Reverse splits work in the opposite direction, using factors less than 1. In a 1-for-200 reverse split (sometimes written as 200:1), you receive one share for every 200 you own. Reverse splits reduce total share count and increase the price per share. Companies often use them to boost a low stock price above minimum exchange listing requirements. A stock trading at $0.50 per share would trade at $100 after a 1-for-200 reverse split.

Why the Split Factor Size Matters

Not all split factors produce the same market effects. Research on stock exchanges with heavy retail participation found that companies choosing a higher split factor experienced greater improvements in trading liquidity compared to those using smaller factors. Specifically, higher-factor splits led to tighter bid-ask spreads (the gap between what buyers offer and sellers accept), deeper order books, and stronger post-split price performance.

The reason ties back to affordability. Retail investors trade more frequently when a round lot of stock (typically 100 shares) falls within a comfortable price range. On exchanges where individual investors account for 60 to 70 percent of trading volume, splits attract more buying activity from small investors, while institutional funds and foreign investors tend to be net sellers during the split period. Companies that want to maximize this retail participation benefit tend to pick larger split factors that bring the share price down more dramatically.

How Split Factors Adjust Historical Prices

If a stock splits 2-for-1 and you look at a price chart, the pre-split prices need to be adjusted so the chart doesn’t show a misleading 50% drop on the split date. Financial databases apply the split factor retroactively to all historical prices, dividing every pre-split closing price by the split factor. This creates a continuous, comparable price series.
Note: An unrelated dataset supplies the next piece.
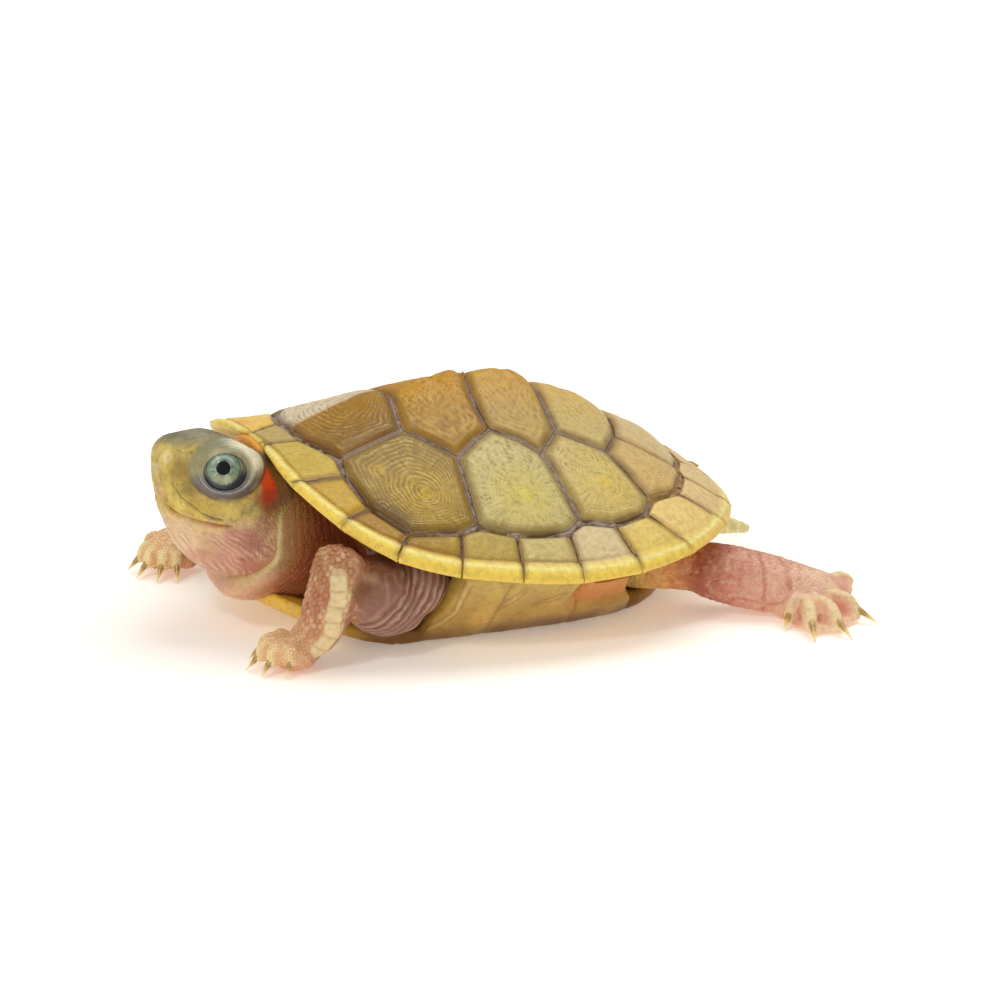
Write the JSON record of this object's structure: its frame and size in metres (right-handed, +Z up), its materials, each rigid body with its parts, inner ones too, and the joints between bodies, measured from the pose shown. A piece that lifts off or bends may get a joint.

The standard method, used by major financial data providers, calculates the adjustment factor by comparing shares outstanding before and after the split date. For a 2-for-1 split, every historical price gets divided by 2. For a 3-for-1 split, divided by 3. In a reverse split, the factor works in the other direction, multiplying historical prices upward. This is why you might see a stock’s “historical” price listed at $12 even though it never actually traded at that level before the split occurred.

What Happens to Fractional Shares

When a split factor doesn’t divide evenly into the number of shares you hold, you’d technically be owed a fractional share. If a company does a 1-for-25 reverse split and you own 30 shares, the math gives you 1.2 shares. Companies handle this differently, but a common approach is rounding up to the nearest whole share. In that scenario, you’d receive 2 whole shares instead of 1.2.

Some companies pay cash for the fractional portion instead of rounding. The specific policy is disclosed in SEC filings before the split takes effect. Your brokerage will handle the mechanics automatically, but it’s worth checking the company’s announcement if you hold an odd number of shares going into a reverse split.

Split Factors and Your Cost Basis

When your shares split, your cost basis per share adjusts by the same factor. If you bought 10 shares at $100 each and the stock does a 2-for-1 split, you now own 20 shares with a cost basis of $50 each. Your total cost basis ($1,000) hasn’t changed, just the per-share number. This matters at tax time: if you sell some of your post-split shares, the adjusted cost basis is what determines your capital gain or loss.

For reverse splits, the adjustment goes the other direction. If you paid $5 per share and the company does a 1-for-10 reverse split, your new cost basis becomes $50 per share. Most brokerages update this automatically, but keeping your own records is worthwhile, especially if you’ve accumulated shares at different prices over time.